— BEGIN SUPPLIED DATA —

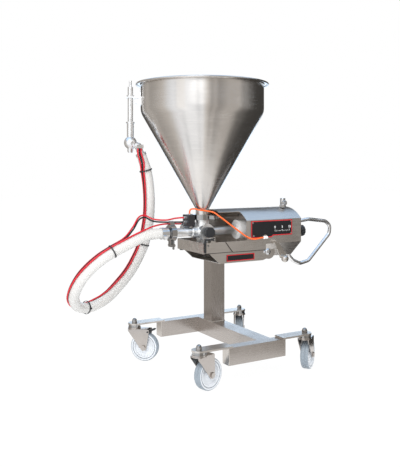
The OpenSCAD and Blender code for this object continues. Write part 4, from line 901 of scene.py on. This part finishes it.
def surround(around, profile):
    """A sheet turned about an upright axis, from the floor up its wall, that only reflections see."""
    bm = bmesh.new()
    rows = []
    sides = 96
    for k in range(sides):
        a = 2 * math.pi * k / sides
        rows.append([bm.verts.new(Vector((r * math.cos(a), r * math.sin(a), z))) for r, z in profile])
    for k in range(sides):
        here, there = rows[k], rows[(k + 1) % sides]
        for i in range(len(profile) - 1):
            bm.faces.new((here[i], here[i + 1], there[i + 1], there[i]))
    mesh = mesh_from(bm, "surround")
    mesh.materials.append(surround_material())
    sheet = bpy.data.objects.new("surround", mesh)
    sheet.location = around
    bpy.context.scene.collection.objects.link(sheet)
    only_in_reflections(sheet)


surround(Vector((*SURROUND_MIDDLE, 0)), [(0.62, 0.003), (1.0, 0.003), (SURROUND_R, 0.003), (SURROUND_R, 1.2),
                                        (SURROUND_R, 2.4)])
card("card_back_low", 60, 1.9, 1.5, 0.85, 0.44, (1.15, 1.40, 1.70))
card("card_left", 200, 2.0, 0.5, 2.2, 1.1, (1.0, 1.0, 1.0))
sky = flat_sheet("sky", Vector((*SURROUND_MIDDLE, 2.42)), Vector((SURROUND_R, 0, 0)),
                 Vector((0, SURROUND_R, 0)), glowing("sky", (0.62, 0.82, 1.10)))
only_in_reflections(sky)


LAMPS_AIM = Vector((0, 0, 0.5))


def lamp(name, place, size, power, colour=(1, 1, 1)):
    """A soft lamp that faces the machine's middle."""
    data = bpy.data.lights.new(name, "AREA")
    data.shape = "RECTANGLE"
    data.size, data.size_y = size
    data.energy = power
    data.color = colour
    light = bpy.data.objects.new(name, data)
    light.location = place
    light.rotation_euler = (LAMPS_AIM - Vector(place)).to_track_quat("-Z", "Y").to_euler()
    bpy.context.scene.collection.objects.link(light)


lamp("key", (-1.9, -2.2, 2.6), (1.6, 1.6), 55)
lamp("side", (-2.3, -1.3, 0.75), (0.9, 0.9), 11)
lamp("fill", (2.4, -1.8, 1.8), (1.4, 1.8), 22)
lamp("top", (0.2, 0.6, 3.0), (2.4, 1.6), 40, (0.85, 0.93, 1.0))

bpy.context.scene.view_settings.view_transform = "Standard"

— END SUPPLIED DATA —

*WHAT TO WORK ON*. Quote each line above in full, word for word.

*ANSWER BELOW*.
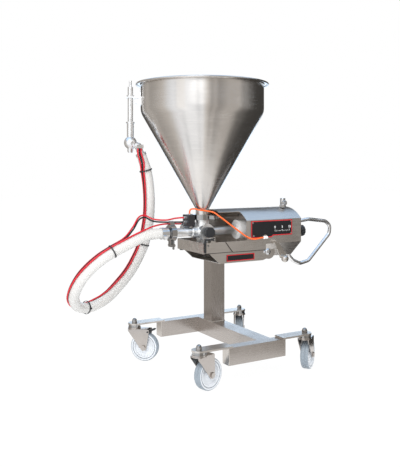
The OpenSCAD and Blender code for this object continues. Write part 4, from line 901 of scene.py on. This part finishes it.
def surround(around, profile):
    """A sheet turned about an upright axis, from the floor up its wall, that only reflections see."""
    bm = bmesh.new()
    rows = []
    sides = 96
    for k in range(sides):
        a = 2 * math.pi * k / sides
        rows.append([bm.verts.new(Vector((r * math.cos(a), r * math.sin(a), z))) for r, z in profile])
    for k in range(sides):
        here, there = rows[k], rows[(k + 1) % sides]
        for i in range(len(profile) - 1):
            bm.faces.new((here[i], here[i + 1], there[i + 1], there[i]))
    mesh = mesh_from(bm, "surround")
    mesh.materials.append(surround_material())
    sheet = bpy.data.objects.new("surround", mesh)
    sheet.location = around
    bpy.context.scene.collection.objects.link(sheet)
    only_in_reflections(sheet)


surround(Vector((*SURROUND_MIDDLE, 0)), [(0.62, 0.003), (1.0, 0.003), (SURROUND_R, 0.003), (SURROUND_R, 1.2),
                                        (SURROUND_R, 2.4)])
card("card_back_low", 60, 1.9, 1.5, 0.85, 0.44, (1.15, 1.40, 1.70))
card("card_left", 200, 2.0, 0.5, 2.2, 1.1, (1.0, 1.0, 1.0))
sky = flat_sheet("sky", Vector((*SURROUND_MIDDLE, 2.42)), Vector((SURROUND_R, 0, 0)),
                 Vector((0, SURROUND_R, 0)), glowing("sky", (0.62, 0.82, 1.10)))
only_in_reflections(sky)


LAMPS_AIM = Vector((0, 0, 0.5))


def lamp(name, place, size, power, colour=(1, 1, 1)):
    """A soft lamp that faces the machine's middle."""
    data = bpy.data.lights.new(name, "AREA")
    data.shape = "RECTANGLE"
    data.size, data.size_y = size
    data.energy = power
    data.color = colour
    light = bpy.data.objects.new(name, data)
    light.location = place
    light.rotation_euler = (LAMPS_AIM - Vector(place)).to_track_quat("-Z", "Y").to_euler()
    bpy.context.scene.collection.objects.link(light)


lamp("key", (-1.9, -2.2, 2.6), (1.6, 1.6), 55)
lamp("side", (-2.3, -1.3, 0.75), (0.9, 0.9), 11)
lamp("fill", (2.4, -1.8, 1.8), (1.4, 1.8), 22)
lamp("top", (0.2, 0.6, 3.0), (2.4, 1.6), 40, (0.85, 0.93, 1.0))

bpy.context.scene.view_settings.view_transform = "Standard"